Dean Taylor - President
That leaves about five. There is another way to skin this cat, and that's to drop rates. I mean, we could work 50 vessels. Put all those crews to work. I'm not saying that's what we're going to do, but that's an option just as much as cutting people is. Again, I don't want to telegraph what we're going to do, but there's two ways of skinning that cat, and we're looking at both of them pretty closely.
Joe Agular - Analyst
Right. Okay. And I was -- maybe, Keith, you might be able to help me with this a little bit. The G&A line was, you know, I guess you didn't really have much of a bump whatsoever from the ENSCO acquisition into G&A. Is that --?
Keith Lousteau - CEO
That's correct. We only hired crew members that were directly associated with the fleet.
Joe Agular - Analyst
Right.
Keith Lousteau - CEO
Shore-based basis. I don't think we added any net individuals.
Joe Agular - Analyst
Okay. Well, those are, you know, good acquisitions then. Thank you very much.
Dean Taylor - President
Thanks, Joe.
Operator
Your next question comes from Bill Herbert, Simmons.
Bill Herbert - Analyst
Hi. A follow-up. Dean, you earlier made the statement with respect to some good news to look forward to in Mexico, at least that was my understanding. Could you just take a moment to describe the competitive environment in Mexico, because given all the rigs that have mobilized to Mexico, I'm a little bit surprised that actually business is not a little bit more encouraging than it is at present, recognizing that we hope it's going to improve. How much local content do you compete against and how, sort of for lack after better word, voracious are the sort of U.S. and other international contractors with respect to competing in Mexico?
Dean Taylor - President
Well, Bill, you know, I'm going to preface everything that, the shores of Mexico are littered with the carcasses of American companies that have gone down there thinking that they were going to do pretty well.
Bill Herbert - Analyst
Right.
Dean Taylor - President
There are lots of companies that have foundered in Mexico.
Bill Herbert - Analyst
But you've been there a long time.
Dean Taylor - President
We've been there since 1962, as a matter of fact.
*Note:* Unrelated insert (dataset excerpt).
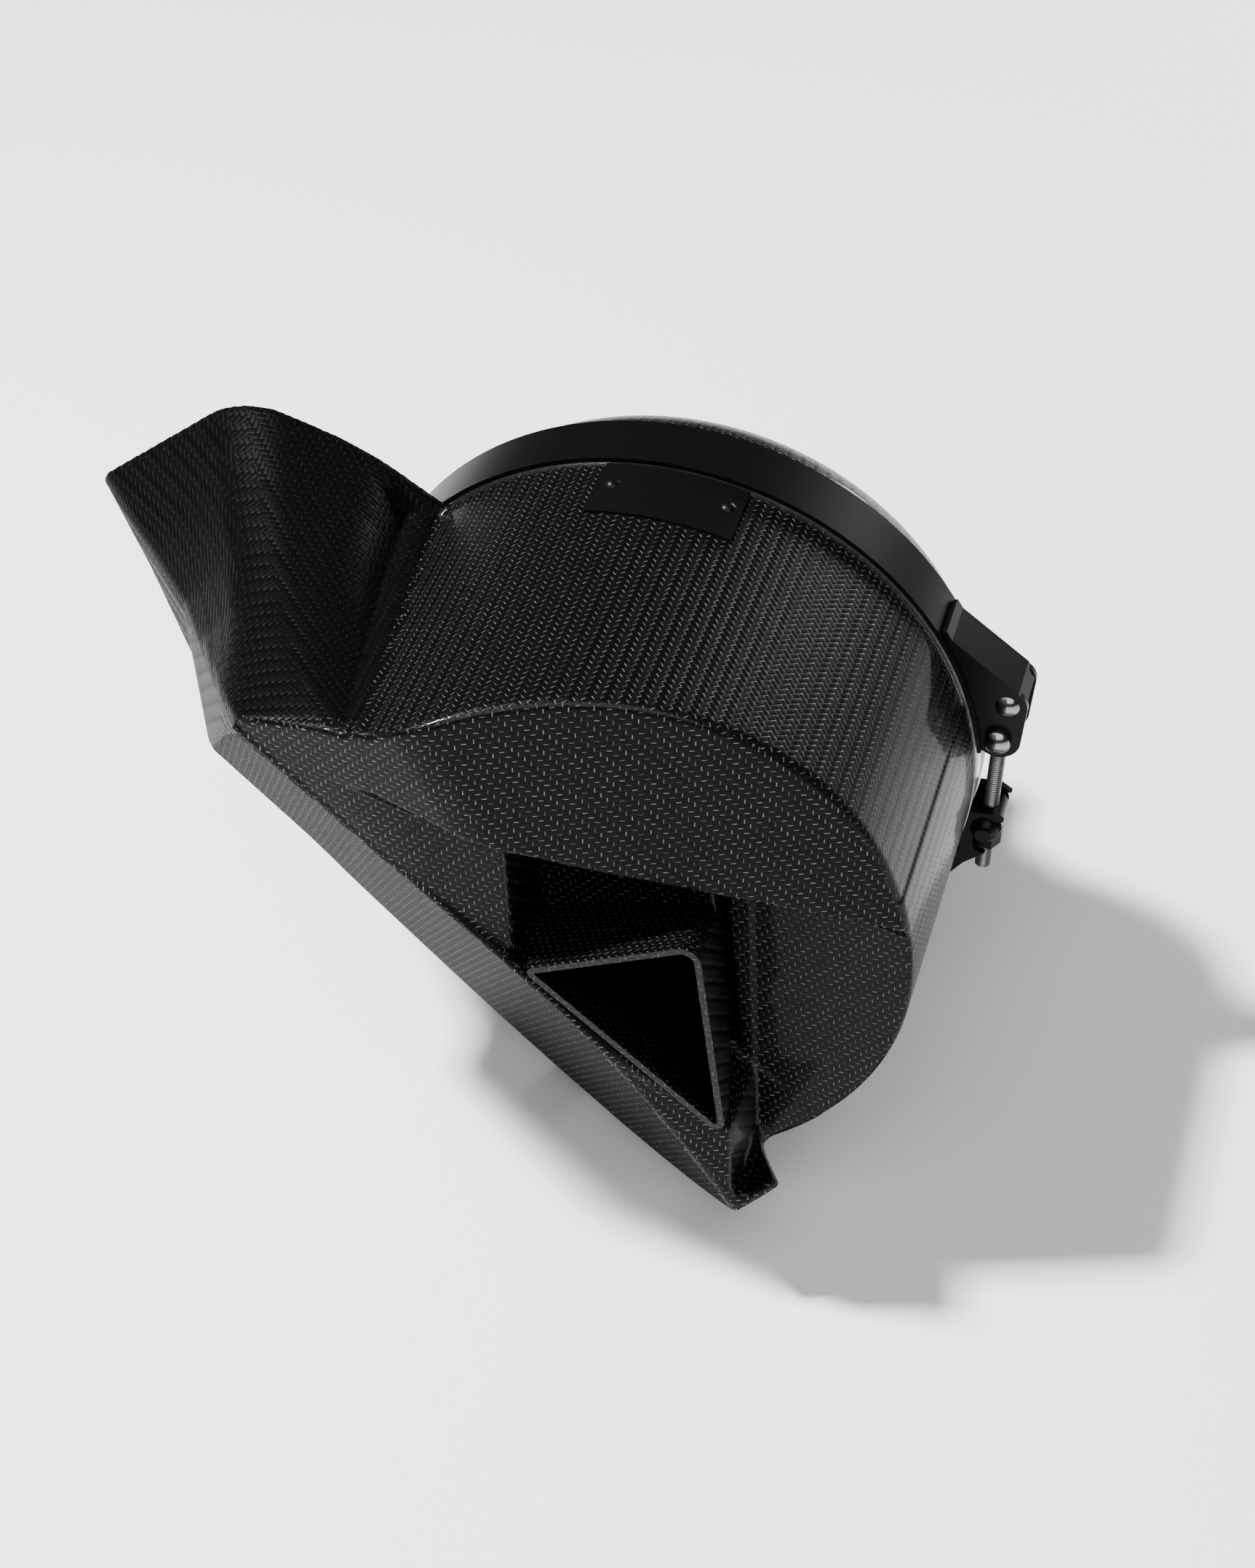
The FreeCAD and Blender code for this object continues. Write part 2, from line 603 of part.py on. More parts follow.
def upper_bracket():
    """Bracket of the upper band end, with the hinge holes of the bolt."""
    outline = [at_angle(66, BAND_OUT), (RIVET_X + 4, RIVET_Z + 7), (RIVET_X + 7.5, RIVET_Z), (PIN_X + 8.5, PIN_Z),
               (PIN_X, PIN_Z - 8.5), at_angle(84, BAND_OUT)]
    body = bracket(UPPER_STRAP, outline, [(PIN_X, PIN_Z, 8.5), (RIVET_X, RIVET_Z, 7.5)])
    web = [at_angle(62, BAND_OUT), at_angle(62, BAND_OUT + STRAP_T), (RIVET_X + 4, RIVET_Z + 7),
           (RIVET_X + 7, RIVET_Z + 2), (RIVET_X + 5, RIVET_Z + 2), (RIVET_X + 2.5, RIVET_Z + 5.2),
           at_angle(68, BAND_OUT)]
    body = joined([body, prism(web, EAR_Y[0], EAR_Y[1] + EAR_T)])
    body = body.cut(rod(PIN_R + FIT, -5, BAND_W + 5, PIN_X, PIN_Z)).cut(rod(BAND_OUT, -1, BAND_W + 1))
    return body.cut(rod(RIVET_R, -5, BAND_W + 5, RIVET_X, RIVET_Z))


def lower_bracket():
    """Bracket of the lower band end, with hooks that the barrel's necks leave downwards and outwards."""
    x, z = BARREL_AT
    low_x, low_z = along_bolt(BARREL_DROP + NUT_TRAVEL)
    jaw = JOURNAL_R + JAW_ROOM
    outline = [(x - 7, z + jaw + 4), (x + 3, z + jaw + 4), (x + 7, z + jaw + 1), (x + 8, z - jaw - 2),
               at_angle(113, BAND_OUT + 4), at_angle(124, BAND_OUT), at_angle(112, DRUM_R), at_angle(100, DRUM_R)]
    strap = pipe(BAND_OUT + STRAP_T, BAND_OUT, EAR_Y[0], EAR_Y[1] + EAR_T)
    pieces = [strap.common(sector(LOWER_STRAP[0], LOWER_STRAP[1], -1, BAND_W + 1))]
    pieces += [ear_plate(outline, y0) for y0 in EAR_Y]
    slot = prism([(x - jaw, z), (low_x - jaw, low_z), (low_x, low_z - jaw), (x + 40, low_z - jaw - 6),
                  (x + 40, z + jaw + 6), (x, z + jaw)], -5, BAND_W + 5)
    body = joined(pieces).cut(slot).cut(rod(jaw, -5, BAND_W + 5, x, z)).cut(rod(jaw, -5, BAND_W + 5, low_x, low_z))
    return body.cut(rod(BAND_IN, -1, BAND_W + 1)).cut(clamp_band())


def along_bolt(distance):
    """Point (x, z) on the bolt's axis, measured down from the upper pin."""
    a = math.radians(BOLT_LEAN)
    return PIN_X - distance * math.sin(a), PIN_Z - distance * math.cos(a)


def bolt_bar(radius, start, end):
    """Round bar on the bolt's axis."""
    x0, z0 = along_bolt(start)
    x1, z1 = along_bolt(end)
    direction = V(x1 - x0, 0, z1 - z0)
    return Part.makeCylinder(radius, end - start, V(x0, BAND_MID_Y, z0), direction)


def t_bolt():
    """Bolt with its cross bar, which turns in the upper bracket's ears."""
    bar = rod(PIN_R, -0.5, BAND_W + 0.5, PIN_X, PIN_Z)
    eye = rod(PIN_R + 1.9, BAND_MID_Y - 5, BAND_MID_Y + 5, PIN_X, PIN_Z)
    return joined([bar, eye, bolt_bar(BOLT_R, 0, BOLT_END)])


def pin_caps():
    """Domed caps riveted on the ends of the cross bar."""
    caps = []
    for y, side in ((-0.5, -1), (BAND_W + 0.5, 1)):
        ball = Part.makeSphere(CAP_DOME_R, V(PIN_X, y - side * (CAP_DOME_R - 2.6), PIN_Z))
        caps.append(ball.common(rod(20, min(y, y + side * 5), max(y, y + side * 5), PIN_X, PIN_Z)))
    return group(caps)


def bracket_rivet():
    """Spacer rivet that holds the two ears of the upper bracket."""
    shank = rod(RIVET_R, EAR_Y[0], EAR_Y[1] + EAR_T, RIVET_X, RIVET_Z)
    heads = []
    for y, side in ((EAR_Y[0], -1), (EAR_Y[1] + EAR_T, 1)):
        ball = Part.makeSphere(RIVET_HEAD_R * 1.25, V(RIVET_X, y - side * RIVET_HEAD_R * 0.75, RIVET_Z))
        heads.append(ball.common(rod(20, min(y, y + side * 5), max(y, y + side * 5), RIVET_X, RIVET_Z)))
    return joined([shank] + heads)


def barrel():
    """Cross barrel in the lower jaws, bored for the bolt."""
    x, z = BARREL_AT
    inner = EAR_Y[0] + EAR_T + GAP
    outer = EAR_Y[0] - GAP
    pieces = [rod(BARREL_R, inner, BAND_W - inner, x, z), rod(JOURNAL_R, -2, BAND_W + 2, x, z)]
    for y, side in ((outer, -1), (BAND_W - outer, 1)):
        ball = Part.makeSphere(CAP_DOME_R, V(x, y - side * (CAP_DOME_R - 3.5), z))
        pieces.append(ball.common(rod(20, min(y, y + side * 5), max(y, y + side * 5), x, z)))
    return joined(pieces).cut(bolt_bar(BOLT_R + FIT, 10, BOLT_END + 10))


def clamp_nut():
    """Flanged hexagon nut under the barrel."""
    start = NUT_START
    corner = NUT_AF / math.sqrt(3)
    x, z = along_bolt(start)
    points = [V(corner * math.cos(math.radians(a)), corner * math.sin(math.radians(a)), 0) for a in range(0, 360, 60)]
    hexagon = Part.Face(Part.makePolygon(points + [points[0]])).extrude(V(0, 0, NUT_H))
    x1, z1 = along_bolt(start + 1)
    direction = V(x1 - x, 0, z1 - z)
    hexagon.Placement = FreeCAD.Placement(V(x, BAND_MID_Y, z), FreeCAD.Rotation(V(0, 0, 1), direction))
    flange = bolt_bar(NUT_AF / 2 + 0.8, start, start + 1.4)
    return joined([hexagon, flange]).cut(bolt_bar(BOLT_R + FIT, start - 1, start + NUT_H + 1))


# ---- badge ---------------------------------------------------------------------------------------------------------
def badge_plate():
    """Thin blank plate curved to the drum."""
    plate = pipe(DRUM_R + BADGE_T, DRUM_R, BADGE_Y[0], BADGE_Y[1])
    plate = plate.common(sector(BADGE_ANGLES[0], BADGE_ANGLES[1], -200, 0))
    return plate.cut(group(badge_bars(1.6, DRUM_R - 5, 20)))


def badge_bars(radius, start, length):
    """Radial bars at the two rivet places of the badge."""
    bars = []
    for angle in BADGE_RIVETS:
        x, z = at_angle(angle, start)
        dx, dz = at_angle(angle, 1.0)
        bars.append(Part.makeCylinder(radius, length, V(x, BADGE_RIVET_Y, z), V(dx, 0, dz)))
    return bars


def badge_rivets():
    """Domed rivets of the badge."""
    rivets = []
    for angle, shank in zip(BADGE_RIVETS, badge_bars(1.5, DRUM_R, BADGE_T)):
        x, z = at_angle(angle, DRUM_R + BADGE_T - 2.2)
        ball = Part.makeSphere(3.6, V(x, BADGE_RIVET_Y, z))
        ball = ball.cut(rod(DRUM_R + BADGE_T, -200, 0))
        rivets.append(joined([shank, ball]))
    return group(rivets)


# ---- stays ---------------------------------------------------------------------------------------------------------
def stay_hole(angle, radius, y0, y1):
    """Bar at the eye of a stay."""
    x, z = at_angle(angle, STAY_EYE_R)
    return rod(radius, y0, y1, x, z)


def stay(angle):
    """Folded aluminium stay: a foot on the drum and an eye for a rubber grommet."""
    y0, y1 = STAY_Y
    foot = pipe(DRUM_R + STAY_T, DRUM_R, y0, y1).common(sector(angle - 7, angle + 7, -200, 0))
    side = STAY_W / 2
    plate = Part.makeBox(2 * side, STAY_T, STAY_EYE_R - DRUM_R + 1, V(-side, y0, DRUM_R - 1))
    plate.rotate(V(0, 0, 0), Y_AXIS, angle)
    ear = joined([plate, stay_hole(angle, side, y0, y0 + STAY_T)]).cut(rod(DRUM_R, -200, 0))
    body = joined([foot, ear])
    return body.cut(stay_hole(angle, GROMMET_R, y0 - 5, y0 + 10))


def grommet(angle):
    """Rubber grommet with a groove for the stay's eye."""
    middle = STAY_Y[0] + STAY_T / 2
    lip = STAY_T / 2 + 3
    body = stay_hole(angle, GROMMET_R, middle - lip, middle + lip)
    lips = [stay_hole(angle, GROMMET_R + 3, middle - lip, middle - STAY_T / 2),
            stay_hole(angle, GROMMET_R + 3, middle + STAY_T / 2, middle + lip)]
    return joined([body] + lips).cut(stay_hole(angle, SLEEVE_R, middle - 20, middle + 20))


def sleeve(angle):
    """Steel sleeve that the fastening screw passes through."""
    middle = STAY_Y[0] + STAY_T / 2
    half = SLEEVE_L / 2
    outer = stay_hole(angle, SLEEVE_R, middle - half, middle + half)
    return outer.cut(stay_hole(angle, SLEEVE_BORE_R, middle - 20, middle + 20))


def stay_rivets():
    """Rivet heads on the feet of the stays."""
    rivets = []
    for angle in STAY_ANGLES:
        for shift in (-4.0, 4.0):
            x, z = at_angle(angle + shift, DRUM_R + STAY_T - 1.6)
            ball = Part.makeSphere(3.4, V(x, STAY_Y[1] - 7, z))
            rivets.append(ball.cut(rod(DRUM_R + STAY_T, -200, 0)))
    return group(rivets)


# ---- build ------------------------------------------------------------------------------------------------------------
def build():
    """All nodes by name."""
    nodes = carbon_shells()
    duct = duct_volume(0, PLATE_Y - DUCT_REACH, PLATE_Y + SLOT_DEPTH)
    for name in ("front_plate", "front_cowl", "cheek_panel", "chin_panel", "drum_lower_shell"):
        nodes[name] = largest(nodes[name].cut(duct))
    nodes["valley_bead"] = valley_bead()
    nodes["inlet_duct"] = inlet_duct()
    nodes["drum_rim"] = drum_rim()
    nodes["joint_seal"] = joint_seal()
    nodes["rear_cover"] = rear_cover()
    nodes["outlet_gasket"] = outlet_gasket()
    nodes["outlet_spigot"] = outlet_spigot()
    nodes["outlet_screws"] = outlet_screws()
    nodes["outlet_nuts"] = outlet_nuts()
    nodes["filter_pleats"] = filter_pleats()
    nodes["filter_inner_mesh"] = filter_inner_mesh()
    nodes["filter_end_cap"] = filter_end_cap()
    nodes["filter_base"] = filter_base()
    band, block, screw = filter_clamp()
    nodes["filter_clamp_band"] = band
    nodes["filter_clamp_housing"] = block
    nodes["filter_clamp_screw"] = screw
    nodes["clamp_band"] = clamp_band()
    nodes["upper_bracket"] = upper_bracket()
    nodes["lower_bracket"] = lower_bracket()
    nodes["bracket_rivet"] = bracket_rivet()
    nodes["t_bolt"] = t_bolt()
    nodes["pin_caps"] = pin_caps()
    nodes["bolt_barrel"] = barrel()
    nodes["clamp_nut"] = clamp_nut()
    nodes["badge_plate"] = badge_plate()
    nodes["badge_rivets"] = badge_rivets()
    for name, angle in zip(("right", "left"), STAY_ANGLES):
        nodes["stay_" + name] = stay(angle)
        nodes["stay_grommet_" + name] = grommet(angle)
        nodes["stay_sleeve_" + name] = sleeve(angle)
    nodes["stay_rivets"] = stay_rivets()
    return nodes


for node, shape in build().items():
    shape = shape.copy()
    shape.translate(V(0, -ORIGIN_Y, 0))
    shape.exportStep("parts/" + node + ".step")
    print(node, len(shape.Solids), round(shape.Volume), shape.isValid())
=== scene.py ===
"""Air-filter housing of an engine intake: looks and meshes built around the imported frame.

The sections follow the housing as it is put together: carbon body, cover and inlet duct, clamp, outlet and
stays, seals, filter, badge, then the studio. Lengths inside the sections are millimetres on the drum's own
axis, y to the back from the front edge of the band and z up, and one function moves them into the frame.
"""
import math

import bpy
import numpy as np
import openvdb
from mathutils import Matrix, Vector


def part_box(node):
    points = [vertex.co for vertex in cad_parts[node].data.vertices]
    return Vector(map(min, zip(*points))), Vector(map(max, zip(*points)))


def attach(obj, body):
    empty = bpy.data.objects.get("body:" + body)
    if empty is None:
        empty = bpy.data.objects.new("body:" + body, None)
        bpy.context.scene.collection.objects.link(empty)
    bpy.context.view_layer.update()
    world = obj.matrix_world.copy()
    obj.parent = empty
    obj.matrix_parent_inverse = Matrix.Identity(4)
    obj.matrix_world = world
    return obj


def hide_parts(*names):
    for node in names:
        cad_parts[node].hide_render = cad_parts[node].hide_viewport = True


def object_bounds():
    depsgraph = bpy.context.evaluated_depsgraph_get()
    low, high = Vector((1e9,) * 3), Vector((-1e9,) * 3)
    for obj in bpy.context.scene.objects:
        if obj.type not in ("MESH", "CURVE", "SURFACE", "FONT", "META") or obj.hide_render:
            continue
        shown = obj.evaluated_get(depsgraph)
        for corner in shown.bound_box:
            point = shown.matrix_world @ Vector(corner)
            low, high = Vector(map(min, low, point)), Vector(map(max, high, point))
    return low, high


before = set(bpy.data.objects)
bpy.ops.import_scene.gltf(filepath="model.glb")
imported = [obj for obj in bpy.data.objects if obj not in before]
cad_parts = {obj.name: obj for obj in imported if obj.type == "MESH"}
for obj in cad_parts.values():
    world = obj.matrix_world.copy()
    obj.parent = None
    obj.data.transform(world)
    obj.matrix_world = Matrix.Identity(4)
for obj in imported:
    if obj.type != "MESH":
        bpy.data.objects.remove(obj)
cad_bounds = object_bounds()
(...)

I personally have been involved in our activities there since 1985. So it's not -- I mean, doing business in Mexico is not like doing business domestically in the Gulf of Mexico. First you've got to get paid. I mean, the only thing worse than not having a job is to have a job and not get paid.
Bill Herbert - Analyst
Right.
Dean Taylor - President
So there's that issue. Lots of people go down there, they ally themselves with somebody who claims to be the brother-in-law of the president, and the next thing they know, they're not getting paid. There's plenty of challenges working in Mexico. One thing that Pemex did last year when they brought those 24 additional rigs in there, they didn't pick up any additional boats, not one. They squeezed the fleet that they had and they had the situation where rigs were waiting on boats, and the boat guys, the guys that contract the boats, thought they were doing a really good job, because the guys that were running the divisions were looking at, you know, horrible losses of time on the rig side simply because they couldn't get materials. They've started to contract some boats this year, and as I say, we've probably gotten about our market share worth of the new work, but we've not gotten as much as I had hoped we would get, but I actually think we're going to do much better on a go-forward basis.
Bill Herbert - Analyst
Again addressing -- you may have answered it, I didn't understand it if you did, the kind of local content that you're competing against, are there a number of local contractors that you compete against down in Mexico, or are they not that relevant from a competitive standpoint?
Dean Taylor - President
Well, there's one fellow, a fellow by the name of Sanchez Schultz, he's got seven or eight boats, and all of them are working. You've got some guys that have small crew boats and utility boats. They're all working. So it's not as though -- I think Captain Schultz has got one PSV that he's building up here in the States, so that will be an incremental unit into the marketplace. It will find work. He's well-connected and it will find work. But I think all the rest will come from the Gulf of Mexico. Farstead just put a couple of boats down there. One of the family companies here in the Gulf put a couple of boats down there. So I think the remainder will come from the Gulf of Mexico fleet.
Bill Herbert - Analyst
Okay. Thanks.
Operator
Your next question comes from Beau McKenzie, Kerr-McGee.
Beau McKenzie - Analyst
My questions have been answered.
Operator
There are no further questions at this time. Are there any closing remarks?
Dean Taylor - President
No, I would just like to thank -- I think we had over 180 people listening in on the line, which is a record, and we want to thank everyone for your interest in our company, and we thank you very much for listening in. Thank you.
Operator
This concludes Tidewater's first quarter 2004 earnings conference call. You may now disconnect.